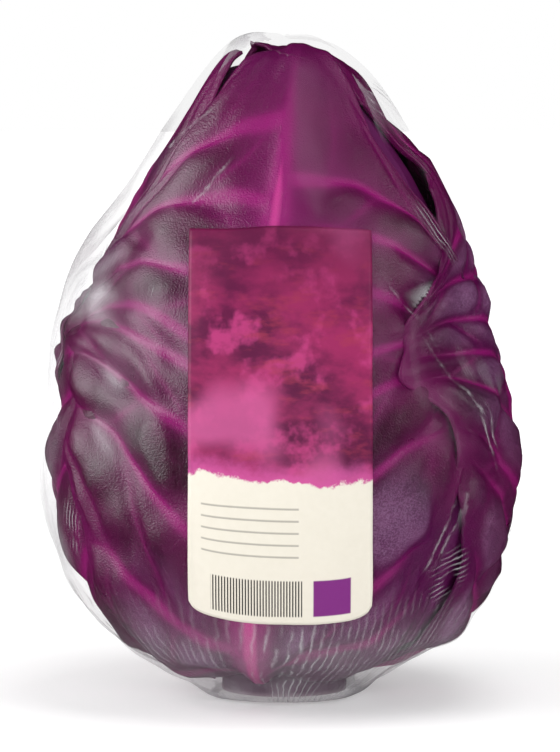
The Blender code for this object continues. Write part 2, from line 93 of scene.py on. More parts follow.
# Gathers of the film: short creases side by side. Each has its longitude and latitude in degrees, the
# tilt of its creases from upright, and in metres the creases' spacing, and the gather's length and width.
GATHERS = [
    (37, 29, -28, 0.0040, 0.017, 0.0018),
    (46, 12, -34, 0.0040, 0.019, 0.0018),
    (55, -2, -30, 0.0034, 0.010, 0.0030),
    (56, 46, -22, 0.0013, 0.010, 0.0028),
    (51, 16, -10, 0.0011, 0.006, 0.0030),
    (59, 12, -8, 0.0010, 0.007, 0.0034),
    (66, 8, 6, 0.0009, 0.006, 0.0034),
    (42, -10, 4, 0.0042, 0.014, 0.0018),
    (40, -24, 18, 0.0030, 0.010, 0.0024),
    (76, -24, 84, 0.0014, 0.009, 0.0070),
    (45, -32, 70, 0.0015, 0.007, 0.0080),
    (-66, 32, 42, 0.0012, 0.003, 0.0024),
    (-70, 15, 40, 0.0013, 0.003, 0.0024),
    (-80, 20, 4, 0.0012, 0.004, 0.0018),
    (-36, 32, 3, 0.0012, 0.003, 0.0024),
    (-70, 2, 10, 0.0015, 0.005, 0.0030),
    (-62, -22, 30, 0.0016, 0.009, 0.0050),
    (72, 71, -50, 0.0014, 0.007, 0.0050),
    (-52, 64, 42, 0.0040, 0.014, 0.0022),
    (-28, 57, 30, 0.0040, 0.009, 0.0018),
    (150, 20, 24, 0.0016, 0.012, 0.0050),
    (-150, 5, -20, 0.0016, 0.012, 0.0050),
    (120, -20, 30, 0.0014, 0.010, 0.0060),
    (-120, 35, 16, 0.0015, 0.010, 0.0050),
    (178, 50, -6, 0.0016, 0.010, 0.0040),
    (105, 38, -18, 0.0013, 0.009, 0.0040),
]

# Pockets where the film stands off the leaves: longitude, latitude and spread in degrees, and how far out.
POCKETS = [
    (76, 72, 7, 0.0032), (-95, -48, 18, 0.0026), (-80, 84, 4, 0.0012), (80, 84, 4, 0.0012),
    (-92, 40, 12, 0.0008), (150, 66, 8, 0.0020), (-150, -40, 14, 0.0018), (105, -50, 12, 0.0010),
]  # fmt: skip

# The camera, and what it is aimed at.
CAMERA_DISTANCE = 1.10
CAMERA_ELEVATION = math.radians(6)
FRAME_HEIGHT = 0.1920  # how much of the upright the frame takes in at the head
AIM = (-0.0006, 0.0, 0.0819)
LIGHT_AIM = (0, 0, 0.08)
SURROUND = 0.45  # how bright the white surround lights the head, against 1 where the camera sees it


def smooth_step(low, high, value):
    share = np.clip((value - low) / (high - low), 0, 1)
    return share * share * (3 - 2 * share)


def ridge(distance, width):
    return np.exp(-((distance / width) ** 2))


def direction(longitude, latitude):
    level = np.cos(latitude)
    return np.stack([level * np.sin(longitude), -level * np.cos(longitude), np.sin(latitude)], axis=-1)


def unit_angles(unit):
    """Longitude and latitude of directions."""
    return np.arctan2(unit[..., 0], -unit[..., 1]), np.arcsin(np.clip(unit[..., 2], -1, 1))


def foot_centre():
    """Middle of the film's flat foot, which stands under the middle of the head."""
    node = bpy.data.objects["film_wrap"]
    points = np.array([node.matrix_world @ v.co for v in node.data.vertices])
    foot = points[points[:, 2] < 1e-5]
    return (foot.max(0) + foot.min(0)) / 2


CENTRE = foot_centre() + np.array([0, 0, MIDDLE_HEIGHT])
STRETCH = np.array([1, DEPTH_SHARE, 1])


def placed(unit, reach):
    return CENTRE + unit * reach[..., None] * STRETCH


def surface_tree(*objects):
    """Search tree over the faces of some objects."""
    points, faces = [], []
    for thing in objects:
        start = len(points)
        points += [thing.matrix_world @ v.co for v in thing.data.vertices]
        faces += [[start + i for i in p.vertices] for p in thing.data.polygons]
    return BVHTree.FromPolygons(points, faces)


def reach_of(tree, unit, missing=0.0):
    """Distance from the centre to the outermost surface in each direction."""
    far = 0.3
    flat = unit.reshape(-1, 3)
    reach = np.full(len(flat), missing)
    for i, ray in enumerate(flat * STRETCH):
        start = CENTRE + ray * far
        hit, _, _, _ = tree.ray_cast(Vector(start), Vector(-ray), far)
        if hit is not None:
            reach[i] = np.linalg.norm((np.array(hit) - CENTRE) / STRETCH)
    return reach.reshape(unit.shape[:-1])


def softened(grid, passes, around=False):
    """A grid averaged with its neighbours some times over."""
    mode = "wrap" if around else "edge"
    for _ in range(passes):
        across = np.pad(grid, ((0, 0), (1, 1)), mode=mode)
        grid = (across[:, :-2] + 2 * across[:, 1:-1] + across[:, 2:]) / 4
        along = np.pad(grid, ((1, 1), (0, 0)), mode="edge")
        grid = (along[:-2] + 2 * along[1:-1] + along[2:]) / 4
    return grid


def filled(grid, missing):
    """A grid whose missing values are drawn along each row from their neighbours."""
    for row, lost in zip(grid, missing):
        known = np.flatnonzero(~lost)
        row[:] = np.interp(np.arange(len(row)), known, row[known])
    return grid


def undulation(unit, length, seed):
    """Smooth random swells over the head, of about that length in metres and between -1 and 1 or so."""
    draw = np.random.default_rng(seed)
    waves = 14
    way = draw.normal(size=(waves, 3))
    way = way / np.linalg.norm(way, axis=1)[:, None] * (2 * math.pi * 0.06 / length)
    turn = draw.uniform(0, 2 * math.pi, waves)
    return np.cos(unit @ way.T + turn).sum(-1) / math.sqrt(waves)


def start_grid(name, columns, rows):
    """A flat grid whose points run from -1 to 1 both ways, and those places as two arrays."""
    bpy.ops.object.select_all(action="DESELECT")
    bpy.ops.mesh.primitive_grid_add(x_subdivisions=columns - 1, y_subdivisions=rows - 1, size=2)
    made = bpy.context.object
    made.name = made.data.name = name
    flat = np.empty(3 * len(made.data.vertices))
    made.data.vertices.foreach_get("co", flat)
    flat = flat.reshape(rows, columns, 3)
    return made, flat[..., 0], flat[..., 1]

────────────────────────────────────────

> **PROBLEM TO WORK ON**
Reproduce the full listing exactly.

> **THE RESULT**
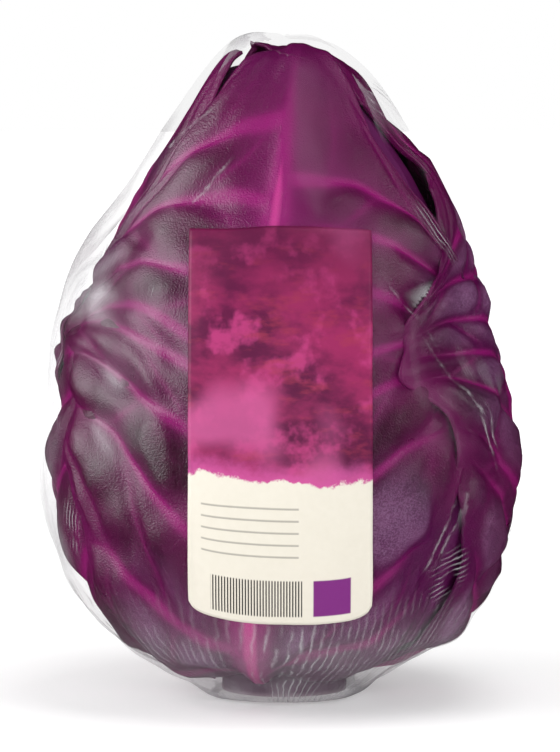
The Blender code for this object continues. Write part 2, from line 93 of scene.py on. More parts follow.
# Gathers of the film: short creases side by side. Each has its longitude and latitude in degrees, the
# tilt of its creases from upright, and in metres the creases' spacing, and the gather's length and width.
GATHERS = [
    (37, 29, -28, 0.0040, 0.017, 0.0018),
    (46, 12, -34, 0.0040, 0.019, 0.0018),
    (55, -2, -30, 0.0034, 0.010, 0.0030),
    (56, 46, -22, 0.0013, 0.010, 0.0028),
    (51, 16, -10, 0.0011, 0.006, 0.0030),
    (59, 12, -8, 0.0010, 0.007, 0.0034),
    (66, 8, 6, 0.0009, 0.006, 0.0034),
    (42, -10, 4, 0.0042, 0.014, 0.0018),
    (40, -24, 18, 0.0030, 0.010, 0.0024),
    (76, -24, 84, 0.0014, 0.009, 0.0070),
    (45, -32, 70, 0.0015, 0.007, 0.0080),
    (-66, 32, 42, 0.0012, 0.003, 0.0024),
    (-70, 15, 40, 0.0013, 0.003, 0.0024),
    (-80, 20, 4, 0.0012, 0.004, 0.0018),
    (-36, 32, 3, 0.0012, 0.003, 0.0024),
    (-70, 2, 10, 0.0015, 0.005, 0.0030),
    (-62, -22, 30, 0.0016, 0.009, 0.0050),
    (72, 71, -50, 0.0014, 0.007, 0.0050),
    (-52, 64, 42, 0.0040, 0.014, 0.0022),
    (-28, 57, 30, 0.0040, 0.009, 0.0018),
    (150, 20, 24, 0.0016, 0.012, 0.0050),
    (-150, 5, -20, 0.0016, 0.012, 0.0050),
    (120, -20, 30, 0.0014, 0.010, 0.0060),
    (-120, 35, 16, 0.0015, 0.010, 0.0050),
    (178, 50, -6, 0.0016, 0.010, 0.0040),
    (105, 38, -18, 0.0013, 0.009, 0.0040),
]

# Pockets where the film stands off the leaves: longitude, latitude and spread in degrees, and how far out.
POCKETS = [
    (76, 72, 7, 0.0032), (-95, -48, 18, 0.0026), (-80, 84, 4, 0.0012), (80, 84, 4, 0.0012),
    (-92, 40, 12, 0.0008), (150, 66, 8, 0.0020), (-150, -40, 14, 0.0018), (105, -50, 12, 0.0010),
]  # fmt: skip

# The camera, and what it is aimed at.
CAMERA_DISTANCE = 1.10
CAMERA_ELEVATION = math.radians(6)
FRAME_HEIGHT = 0.1920  # how much of the upright the frame takes in at the head
AIM = (-0.0006, 0.0, 0.0819)
LIGHT_AIM = (0, 0, 0.08)
SURROUND = 0.45  # how bright the white surround lights the head, against 1 where the camera sees it


def smooth_step(low, high, value):
    share = np.clip((value - low) / (high - low), 0, 1)
    return share * share * (3 - 2 * share)


def ridge(distance, width):
    return np.exp(-((distance / width) ** 2))


def direction(longitude, latitude):
    level = np.cos(latitude)
    return np.stack([level * np.sin(longitude), -level * np.cos(longitude), np.sin(latitude)], axis=-1)


def unit_angles(unit):
    """Longitude and latitude of directions."""
    return np.arctan2(unit[..., 0], -unit[..., 1]), np.arcsin(np.clip(unit[..., 2], -1, 1))


def foot_centre():
    """Middle of the film's flat foot, which stands under the middle of the head."""
    node = bpy.data.objects["film_wrap"]
    points = np.array([node.matrix_world @ v.co for v in node.data.vertices])
    foot = points[points[:, 2] < 1e-5]
    return (foot.max(0) + foot.min(0)) / 2


CENTRE = foot_centre() + np.array([0, 0, MIDDLE_HEIGHT])
STRETCH = np.array([1, DEPTH_SHARE, 1])


def placed(unit, reach):
    return CENTRE + unit * reach[..., None] * STRETCH


def surface_tree(*objects):
    """Search tree over the faces of some objects."""
    points, faces = [], []
    for thing in objects:
        start = len(points)
        points += [thing.matrix_world @ v.co for v in thing.data.vertices]
        faces += [[start + i for i in p.vertices] for p in thing.data.polygons]
    return BVHTree.FromPolygons(points, faces)


def reach_of(tree, unit, missing=0.0):
    """Distance from the centre to the outermost surface in each direction."""
    far = 0.3
    flat = unit.reshape(-1, 3)
    reach = np.full(len(flat), missing)
    for i, ray in enumerate(flat * STRETCH):
        start = CENTRE + ray * far
        hit, _, _, _ = tree.ray_cast(Vector(start), Vector(-ray), far)
        if hit is not None:
            reach[i] = np.linalg.norm((np.array(hit) - CENTRE) / STRETCH)
    return reach.reshape(unit.shape[:-1])


def softened(grid, passes, around=False):
    """A grid averaged with its neighbours some times over."""
    mode = "wrap" if around else "edge"
    for _ in range(passes):
        across = np.pad(grid, ((0, 0), (1, 1)), mode=mode)
        grid = (across[:, :-2] + 2 * across[:, 1:-1] + across[:, 2:]) / 4
        along = np.pad(grid, ((1, 1), (0, 0)), mode="edge")
        grid = (along[:-2] + 2 * along[1:-1] + along[2:]) / 4
    return grid


def filled(grid, missing):
    """A grid whose missing values are drawn along each row from their neighbours."""
    for row, lost in zip(grid, missing):
        known = np.flatnonzero(~lost)
        row[:] = np.interp(np.arange(len(row)), known, row[known])
    return grid


def undulation(unit, length, seed):
    """Smooth random swells over the head, of about that length in metres and between -1 and 1 or so."""
    draw = np.random.default_rng(seed)
    waves = 14
    way = draw.normal(size=(waves, 3))
    way = way / np.linalg.norm(way, axis=1)[:, None] * (2 * math.pi * 0.06 / length)
    turn = draw.uniform(0, 2 * math.pi, waves)
    return np.cos(unit @ way.T + turn).sum(-1) / math.sqrt(waves)


def start_grid(name, columns, rows):
    """A flat grid whose points run from -1 to 1 both ways, and those places as two arrays."""
    bpy.ops.object.select_all(action="DESELECT")
    bpy.ops.mesh.primitive_grid_add(x_subdivisions=columns - 1, y_subdivisions=rows - 1, size=2)
    made = bpy.context.object
    made.name = made.data.name = name
    flat = np.empty(3 * len(made.data.vertices))
    made.data.vertices.foreach_get("co", flat)
    flat = flat.reshape(rows, columns, 3)
    return made, flat[..., 0], flat[..., 1]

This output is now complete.